Die Nachrichten von der Atomkatastrophe in Japan haben die Nachfrage nach Ökostrom in die Höhe schnellen lassen. Rund 18 Prozent des Stroms in Deutschland kommt aus Erneuerbaren.

Populär bei wechselwilligen Stromkunden: Windräder. Bild: dapd

FRANKFURT/MAIN afp | Die drohende Atomkatastrophe in Japan lässt in Deutschland offenbar die Nachfrage nach Ökostrom steigen. Verbraucherportale und Ökostrom-Anbieter verzeichneten seit dem Wochenende ein wachsendes Interesse an entsprechenden Produkten und deutlich mehr Vertragsabschlüsse, wie sie der Nachrichtenagentur AFP am Dienstag mitteilten. An der Strombörse könnten die Preise unterdessen bald steigen.

Bei Greenpeace Energy etwa hätten sich seit dem Wochenende die Anmeldungen über das Internet im Vergleich zum normalen Niveau mehr als verachtfacht, sagte ein Unternehmenssprecher. Per Fax oder Telefon seien doppelt so viele Verträge abgeschlossen worden als sonst. Auch das Informationsbedürfnis der Verbraucher sei gestiegen. "Wir hatten am Montag ein Telefonaufkommen, das doppelt so hoch war wie an einem normalen Montag", sagte der Sprecher.

Ähnlich war die Situation beim Ökostrom-Anbieter Lichtblick: Allein am Samstag und Sonntag habe das Unternehmen drei Mal so viele Onlineverträge abgeschlossen, sagte eine Sprecherin. "Die Zugriffszahlen auf unsere Webseite haben sich am Wochenende zwischenzeitlich vervierfacht", fügte sie hinzu.

Auch die Elektrizitätswerke Schönau (EWS) spüren eigenen Angaben zufolge die gestiegene Nachfrage. "Das fing am Sonntag an, mit den Anfragen per Mail", sagte eine Sprecherin. Mittlerweile sei die Zahl der Anfragen um bis zu 40 Prozent gestiegen, auch die Zahl der Vertragsabschlüsse nehme zu.

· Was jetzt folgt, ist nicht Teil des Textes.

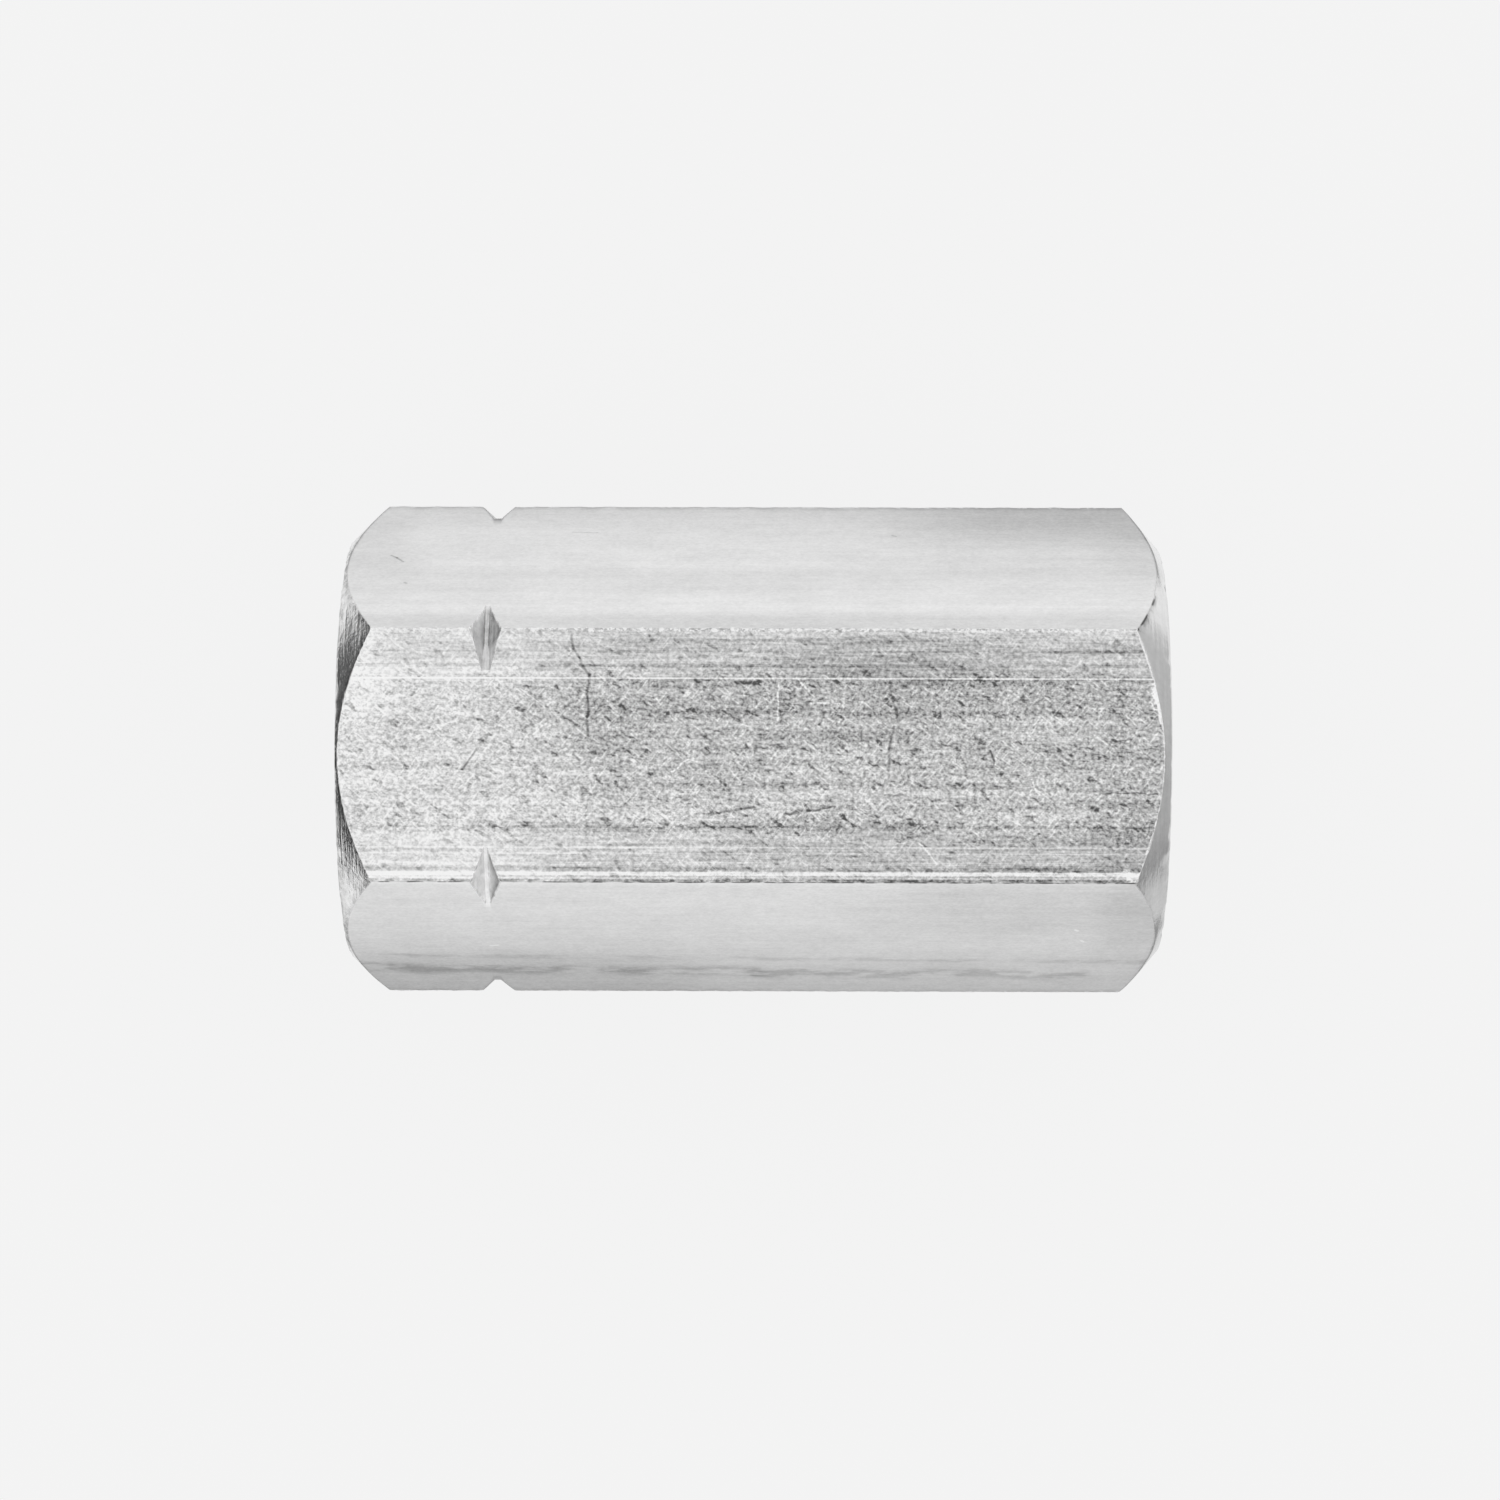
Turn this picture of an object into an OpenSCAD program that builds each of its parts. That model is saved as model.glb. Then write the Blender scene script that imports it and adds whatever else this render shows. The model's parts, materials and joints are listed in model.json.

Verbraucherportale wie Verivox, Check24 oder Toptarif registrieren nach eigenen Angaben ebenfalls eine deutlich erhöhte Nachfrage nach Ökostrom. Schon gleich am Freitag sei das Interesse an umweltfreundlich produzierten Energien merklich angestiegen, sagte ein Verivox-Sprecher.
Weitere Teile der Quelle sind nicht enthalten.